» **Written task**: Write out all the material exactly. Leave nothing out.

Scripts that build objects:

══════════════════════════════

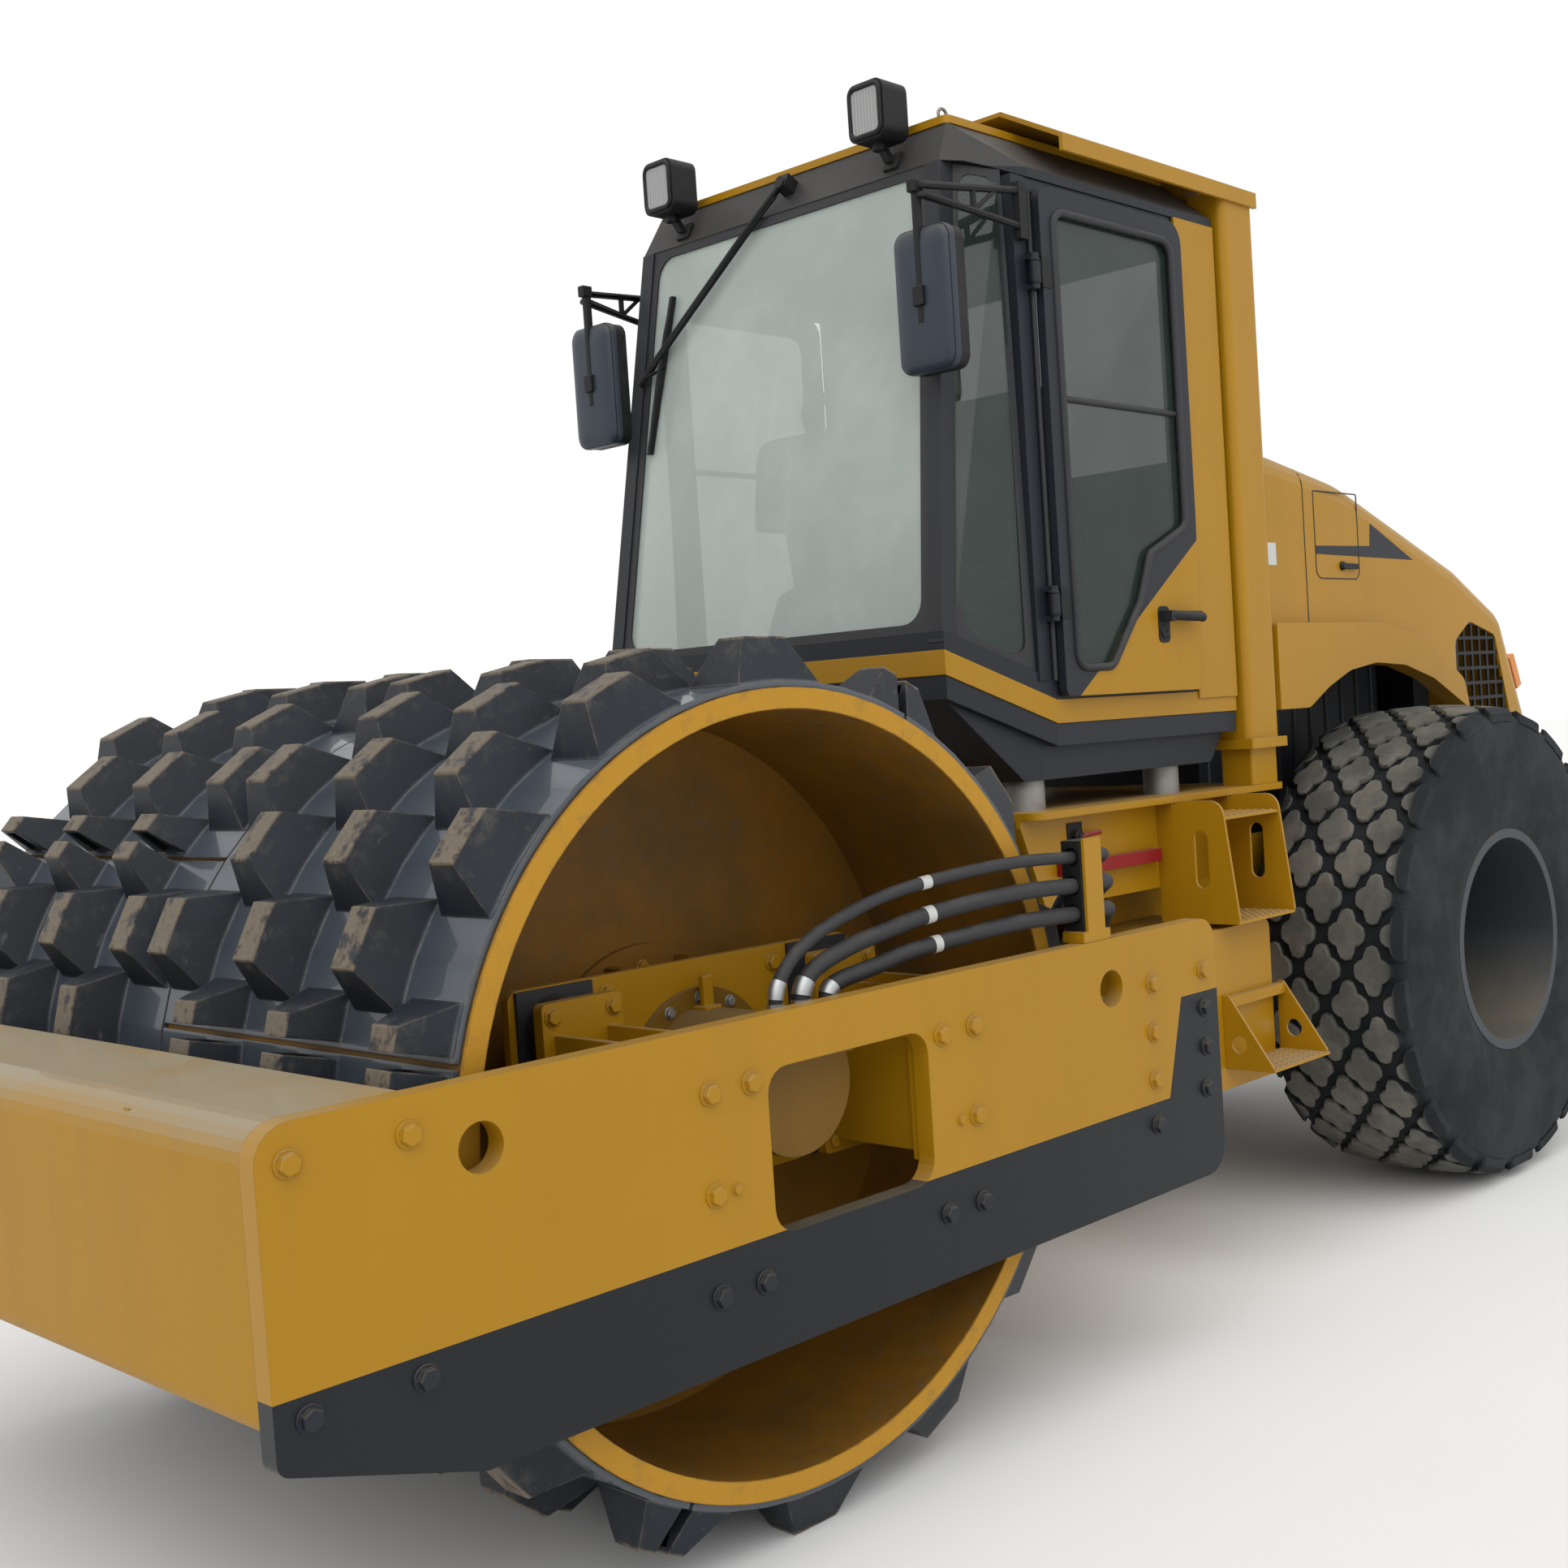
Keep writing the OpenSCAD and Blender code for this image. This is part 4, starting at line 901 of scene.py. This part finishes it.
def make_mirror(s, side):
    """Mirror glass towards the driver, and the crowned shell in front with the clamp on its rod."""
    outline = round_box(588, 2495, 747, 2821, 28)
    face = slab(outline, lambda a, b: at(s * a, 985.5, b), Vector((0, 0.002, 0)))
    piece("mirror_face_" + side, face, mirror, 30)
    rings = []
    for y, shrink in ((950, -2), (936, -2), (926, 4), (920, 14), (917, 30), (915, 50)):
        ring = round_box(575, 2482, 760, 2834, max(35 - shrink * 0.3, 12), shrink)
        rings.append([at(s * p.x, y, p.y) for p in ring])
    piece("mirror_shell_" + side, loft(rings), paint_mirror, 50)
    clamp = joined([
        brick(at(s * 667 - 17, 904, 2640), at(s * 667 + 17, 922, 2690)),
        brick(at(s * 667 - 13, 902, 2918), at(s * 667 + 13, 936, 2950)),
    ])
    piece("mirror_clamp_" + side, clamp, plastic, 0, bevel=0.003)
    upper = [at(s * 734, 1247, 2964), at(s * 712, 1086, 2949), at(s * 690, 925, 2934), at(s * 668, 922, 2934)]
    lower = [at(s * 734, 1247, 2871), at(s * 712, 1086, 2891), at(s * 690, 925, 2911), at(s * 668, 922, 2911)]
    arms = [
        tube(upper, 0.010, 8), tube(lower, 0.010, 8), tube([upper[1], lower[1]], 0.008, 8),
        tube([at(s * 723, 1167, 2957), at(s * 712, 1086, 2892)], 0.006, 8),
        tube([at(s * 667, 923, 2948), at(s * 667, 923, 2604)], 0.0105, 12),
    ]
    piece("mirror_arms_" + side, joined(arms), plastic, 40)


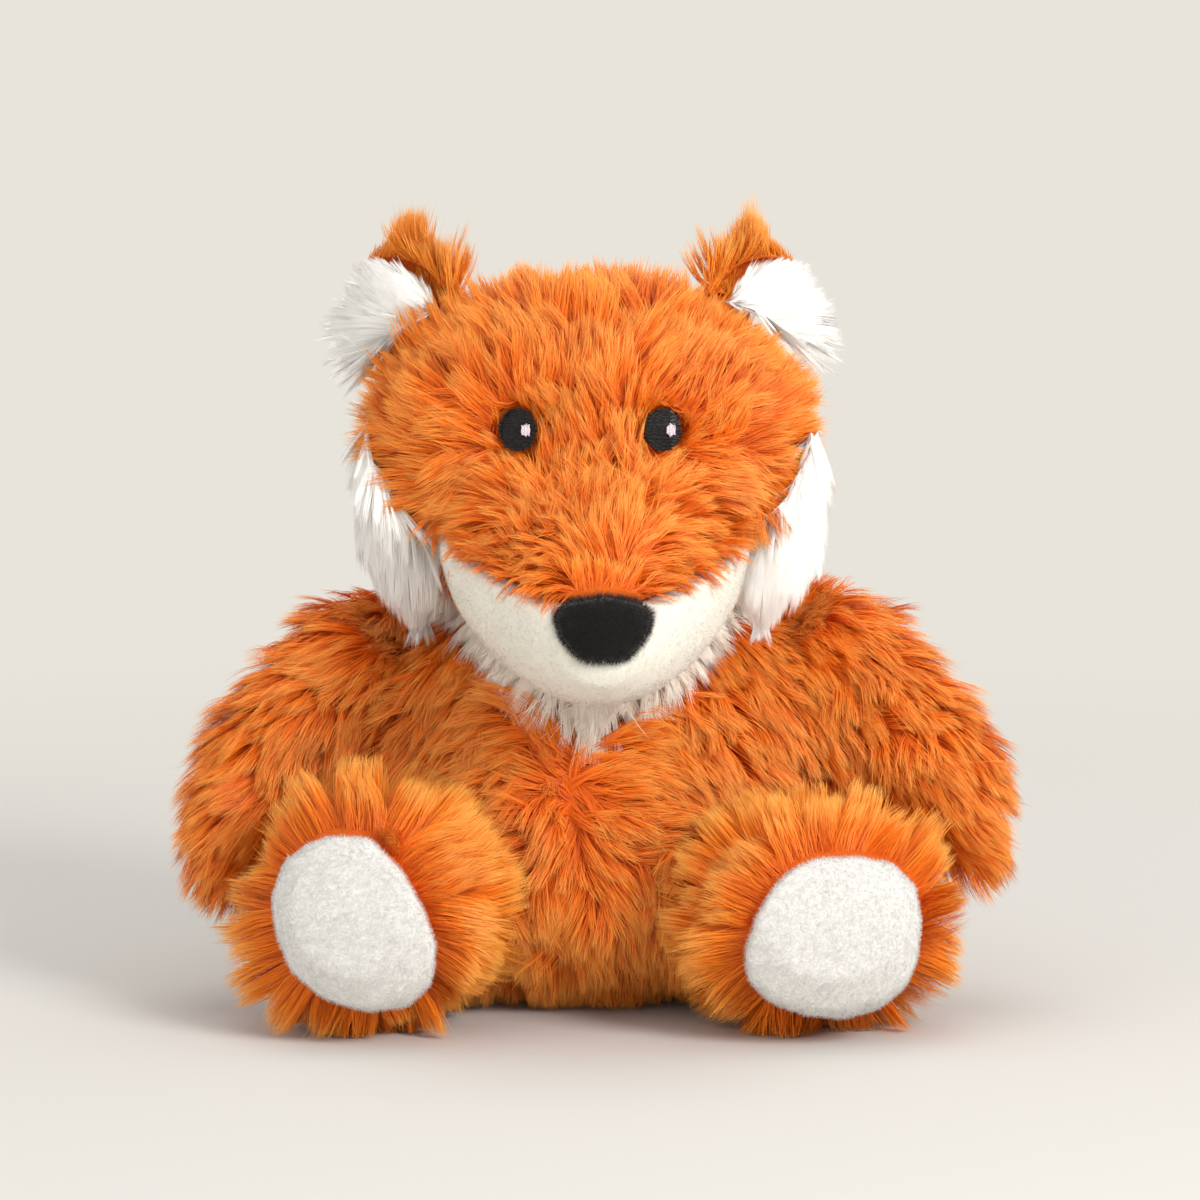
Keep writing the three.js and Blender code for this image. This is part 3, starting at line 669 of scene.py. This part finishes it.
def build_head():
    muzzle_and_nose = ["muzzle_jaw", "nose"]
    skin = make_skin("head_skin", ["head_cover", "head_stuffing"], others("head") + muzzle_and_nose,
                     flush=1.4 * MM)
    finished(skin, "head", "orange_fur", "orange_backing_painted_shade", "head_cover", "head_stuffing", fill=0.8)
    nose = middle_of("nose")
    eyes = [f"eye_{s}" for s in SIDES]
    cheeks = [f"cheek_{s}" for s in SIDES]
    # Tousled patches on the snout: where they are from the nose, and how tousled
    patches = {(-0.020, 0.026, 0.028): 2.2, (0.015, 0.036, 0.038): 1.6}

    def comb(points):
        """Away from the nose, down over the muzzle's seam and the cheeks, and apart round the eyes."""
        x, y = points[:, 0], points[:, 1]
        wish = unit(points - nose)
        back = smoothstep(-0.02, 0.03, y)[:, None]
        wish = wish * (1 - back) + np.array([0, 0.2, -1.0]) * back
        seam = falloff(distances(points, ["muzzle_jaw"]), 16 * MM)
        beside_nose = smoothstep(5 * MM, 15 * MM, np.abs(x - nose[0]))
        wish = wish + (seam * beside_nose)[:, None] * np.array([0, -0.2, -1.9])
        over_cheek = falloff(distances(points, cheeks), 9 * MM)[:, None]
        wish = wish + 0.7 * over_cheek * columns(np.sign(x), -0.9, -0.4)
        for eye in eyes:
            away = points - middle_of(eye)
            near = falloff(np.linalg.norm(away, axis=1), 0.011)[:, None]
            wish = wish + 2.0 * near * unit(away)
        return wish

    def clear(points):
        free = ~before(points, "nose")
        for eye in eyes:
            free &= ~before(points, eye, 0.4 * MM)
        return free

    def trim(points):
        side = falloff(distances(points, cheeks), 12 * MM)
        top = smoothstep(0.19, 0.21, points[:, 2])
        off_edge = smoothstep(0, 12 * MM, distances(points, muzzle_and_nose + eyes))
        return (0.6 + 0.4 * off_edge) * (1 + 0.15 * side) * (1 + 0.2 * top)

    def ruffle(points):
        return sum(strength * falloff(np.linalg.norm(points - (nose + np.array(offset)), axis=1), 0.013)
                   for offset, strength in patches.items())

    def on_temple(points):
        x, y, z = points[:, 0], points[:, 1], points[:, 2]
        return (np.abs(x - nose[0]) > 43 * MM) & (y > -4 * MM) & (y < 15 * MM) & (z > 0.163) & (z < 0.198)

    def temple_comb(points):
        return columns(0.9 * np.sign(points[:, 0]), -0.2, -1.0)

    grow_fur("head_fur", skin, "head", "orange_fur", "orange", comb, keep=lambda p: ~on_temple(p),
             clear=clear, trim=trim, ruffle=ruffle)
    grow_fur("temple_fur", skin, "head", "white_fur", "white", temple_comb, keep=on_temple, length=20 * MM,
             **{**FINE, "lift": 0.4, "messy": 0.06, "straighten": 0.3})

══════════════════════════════

» **The result**:
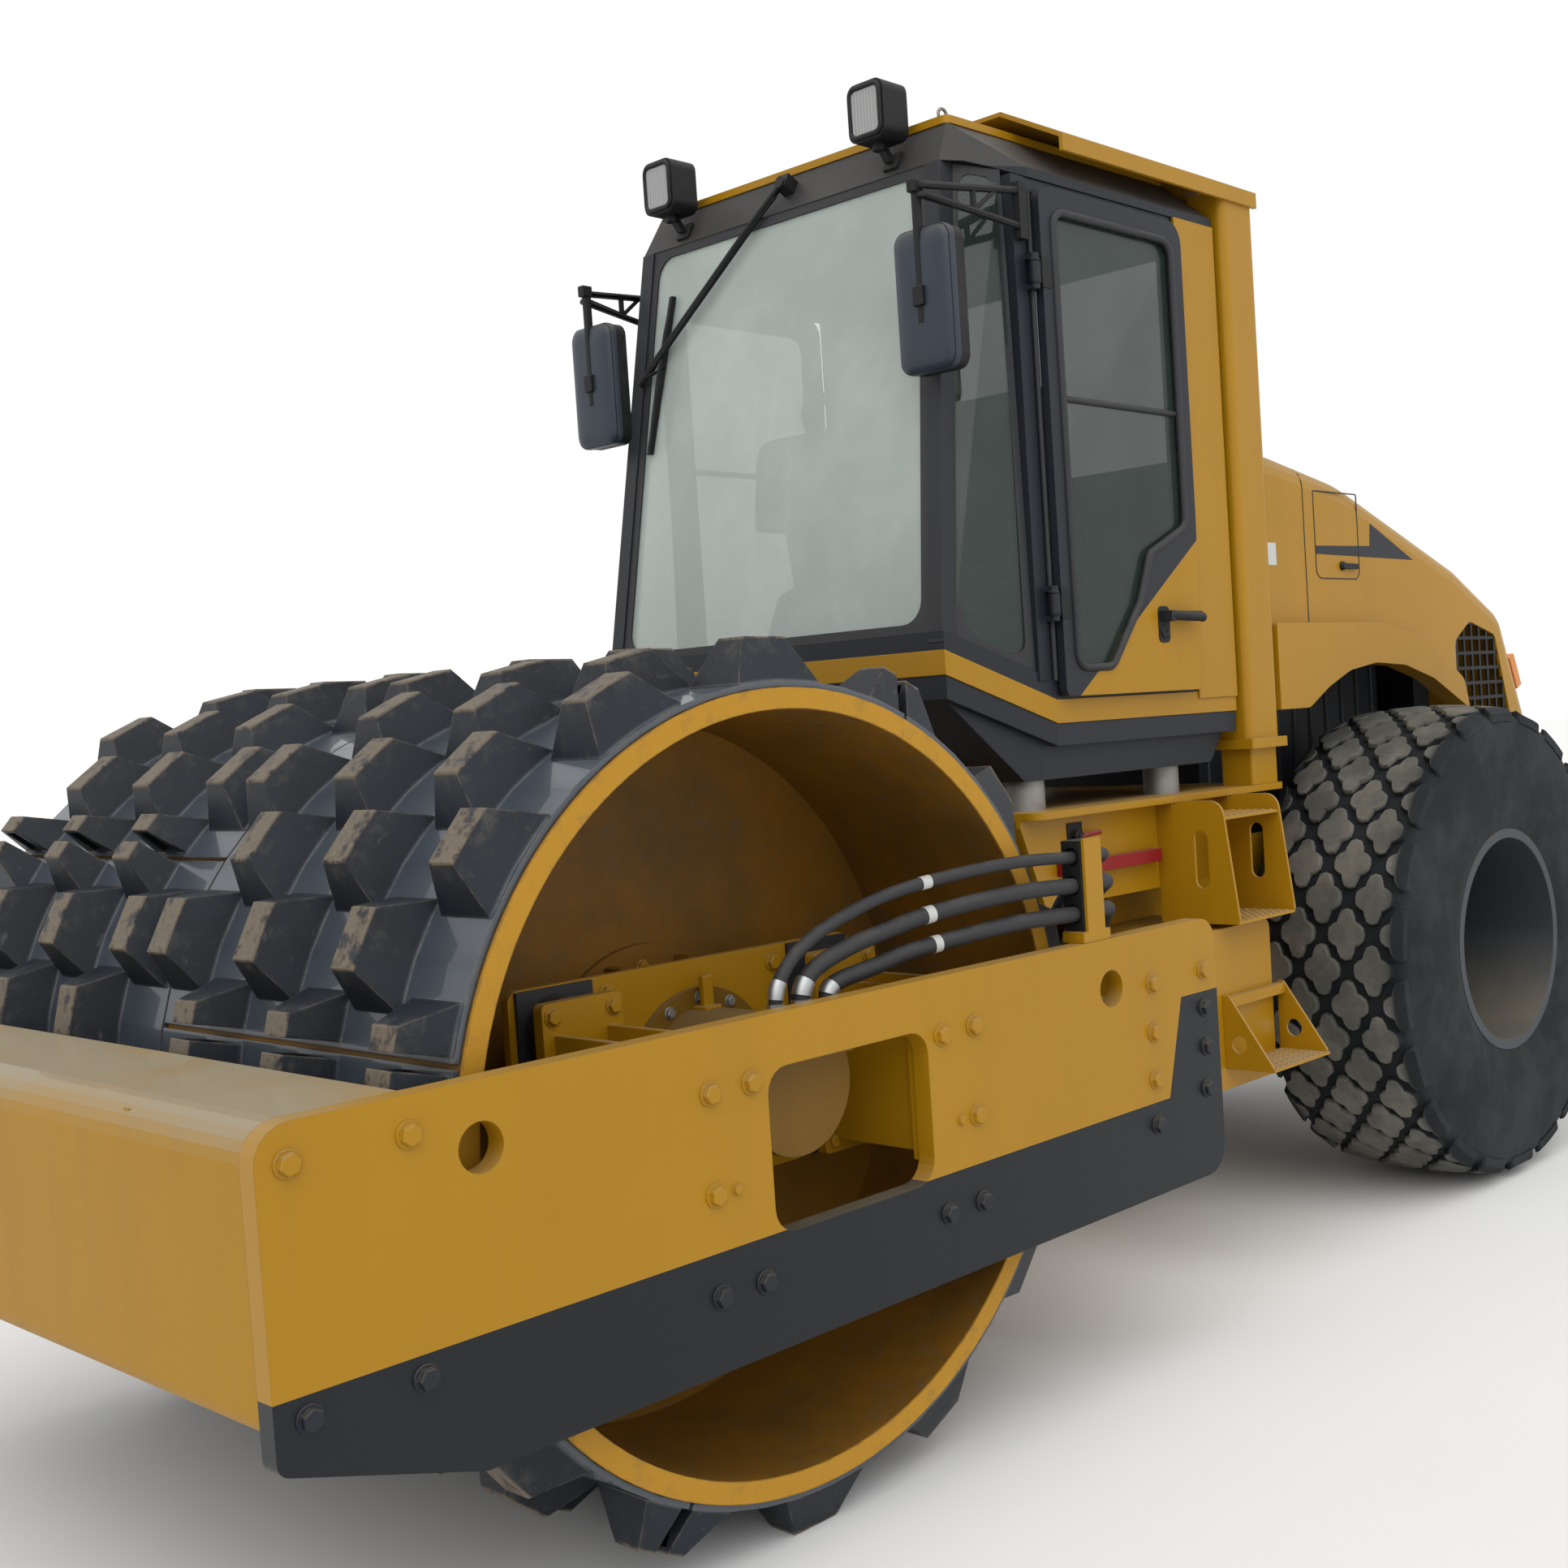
Keep writing the OpenSCAD and Blender code for this image. This is part 4, starting at line 901 of scene.py. This part finishes it.
def make_mirror(s, side):
    """Mirror glass towards the driver, and the crowned shell in front with the clamp on its rod."""
    outline = round_box(588, 2495, 747, 2821, 28)
    face = slab(outline, lambda a, b: at(s * a, 985.5, b), Vector((0, 0.002, 0)))
    piece("mirror_face_" + side, face, mirror, 30)
    rings = []
    for y, shrink in ((950, -2), (936, -2), (926, 4), (920, 14), (917, 30), (915, 50)):
        ring = round_box(575, 2482, 760, 2834, max(35 - shrink * 0.3, 12), shrink)
        rings.append([at(s * p.x, y, p.y) for p in ring])
    piece("mirror_shell_" + side, loft(rings), paint_mirror, 50)
    clamp = joined([
        brick(at(s * 667 - 17, 904, 2640), at(s * 667 + 17, 922, 2690)),
        brick(at(s * 667 - 13, 902, 2918), at(s * 667 + 13, 936, 2950)),
    ])
    piece("mirror_clamp_" + side, clamp, plastic, 0, bevel=0.003)
    upper = [at(s * 734, 1247, 2964), at(s * 712, 1086, 2949), at(s * 690, 925, 2934), at(s * 668, 922, 2934)]
    lower = [at(s * 734, 1247, 2871), at(s * 712, 1086, 2891), at(s * 690, 925, 2911), at(s * 668, 922, 2911)]
    arms = [
        tube(upper, 0.010, 8), tube(lower, 0.010, 8), tube([upper[1], lower[1]], 0.008, 8),
        tube([at(s * 723, 1167, 2957), at(s * 712, 1086, 2892)], 0.006, 8),
        tube([at(s * 667, 923, 2948), at(s * 667, 923, 2604)], 0.0105, 12),
    ]
    piece("mirror_arms_" + side, joined(arms), plastic, 40)


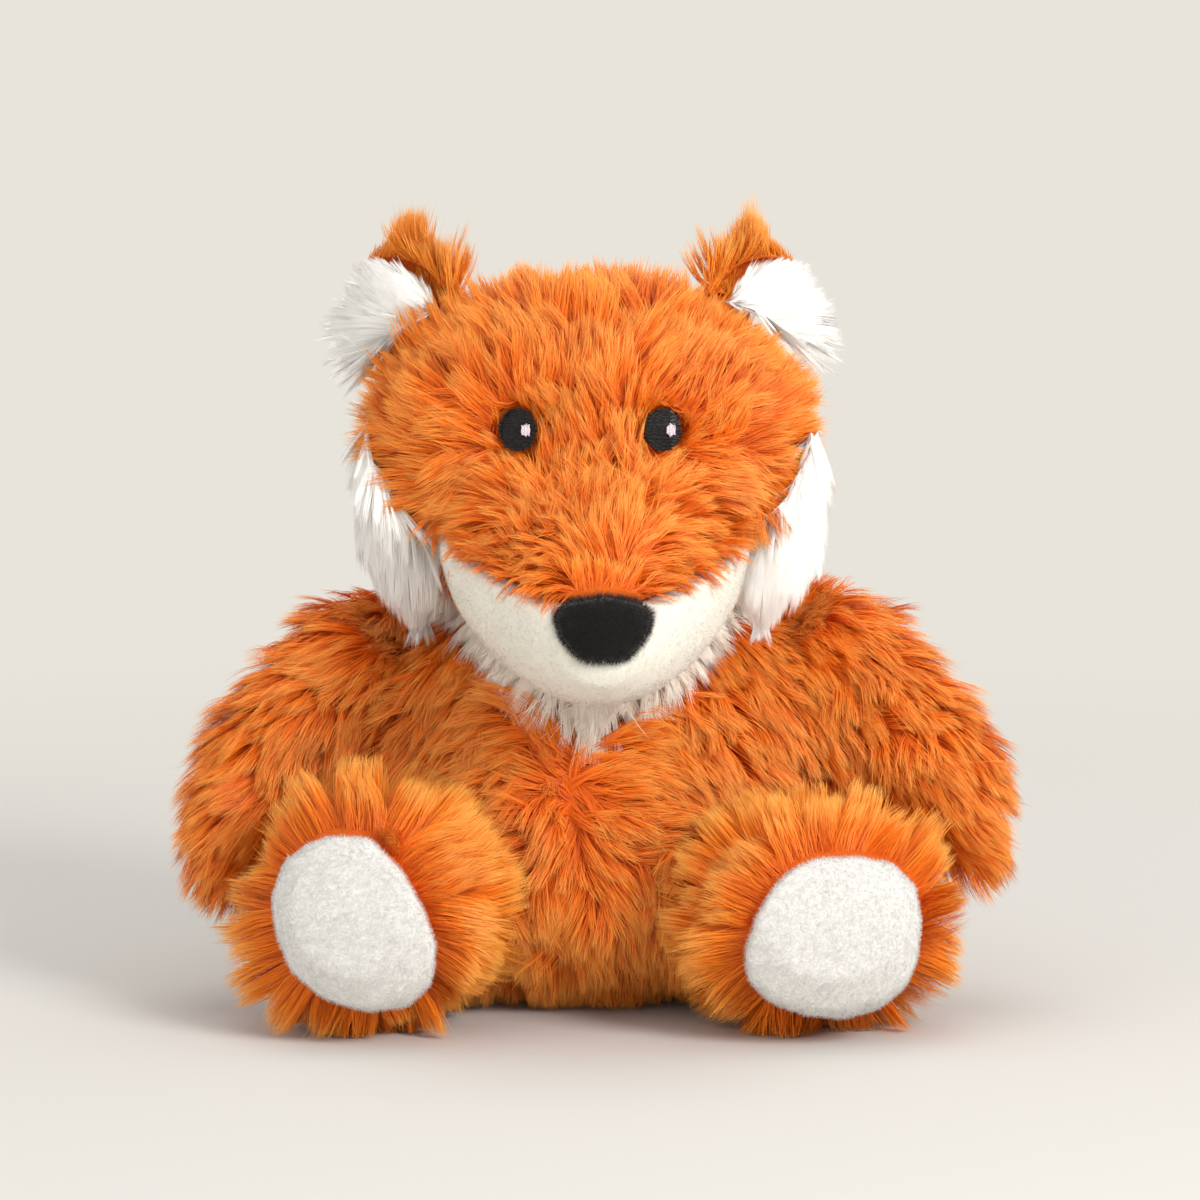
Keep writing the three.js and Blender code for this image. This is part 3, starting at line 669 of scene.py. This part finishes it.
def build_head():
    muzzle_and_nose = ["muzzle_jaw", "nose"]
    skin = make_skin("head_skin", ["head_cover", "head_stuffing"], others("head") + muzzle_and_nose,
                     flush=1.4 * MM)
    finished(skin, "head", "orange_fur", "orange_backing_painted_shade", "head_cover", "head_stuffing", fill=0.8)
    nose = middle_of("nose")
    eyes = [f"eye_{s}" for s in SIDES]
    cheeks = [f"cheek_{s}" for s in SIDES]
    # Tousled patches on the snout: where they are from the nose, and how tousled
    patches = {(-0.020, 0.026, 0.028): 2.2, (0.015, 0.036, 0.038): 1.6}

    def comb(points):
        """Away from the nose, down over the muzzle's seam and the cheeks, and apart round the eyes."""
        x, y = points[:, 0], points[:, 1]
        wish = unit(points - nose)
        back = smoothstep(-0.02, 0.03, y)[:, None]
        wish = wish * (1 - back) + np.array([0, 0.2, -1.0]) * back
        seam = falloff(distances(points, ["muzzle_jaw"]), 16 * MM)
        beside_nose = smoothstep(5 * MM, 15 * MM, np.abs(x - nose[0]))
        wish = wish + (seam * beside_nose)[:, None] * np.array([0, -0.2, -1.9])
        over_cheek = falloff(distances(points, cheeks), 9 * MM)[:, None]
        wish = wish + 0.7 * over_cheek * columns(np.sign(x), -0.9, -0.4)
        for eye in eyes:
            away = points - middle_of(eye)
            near = falloff(np.linalg.norm(away, axis=1), 0.011)[:, None]
            wish = wish + 2.0 * near * unit(away)
        return wish

    def clear(points):
        free = ~before(points, "nose")
        for eye in eyes:
            free &= ~before(points, eye, 0.4 * MM)
        return free

    def trim(points):
        side = falloff(distances(points, cheeks), 12 * MM)
        top = smoothstep(0.19, 0.21, points[:, 2])
        off_edge = smoothstep(0, 12 * MM, distances(points, muzzle_and_nose + eyes))
        return (0.6 + 0.4 * off_edge) * (1 + 0.15 * side) * (1 + 0.2 * top)

    def ruffle(points):
        return sum(strength * falloff(np.linalg.norm(points - (nose + np.array(offset)), axis=1), 0.013)
                   for offset, strength in patches.items())

    def on_temple(points):
        x, y, z = points[:, 0], points[:, 1], points[:, 2]
        return (np.abs(x - nose[0]) > 43 * MM) & (y > -4 * MM) & (y < 15 * MM) & (z > 0.163) & (z < 0.198)

    def temple_comb(points):
        return columns(0.9 * np.sign(points[:, 0]), -0.2, -1.0)

    grow_fur("head_fur", skin, "head", "orange_fur", "orange", comb, keep=lambda p: ~on_temple(p),
             clear=clear, trim=trim, ruffle=ruffle)
    grow_fur("temple_fur", skin, "head", "white_fur", "white", temple_comb, keep=on_temple, length=20 * MM,
             **{**FINE, "lift": 0.4, "messy": 0.06, "straighten": 0.3})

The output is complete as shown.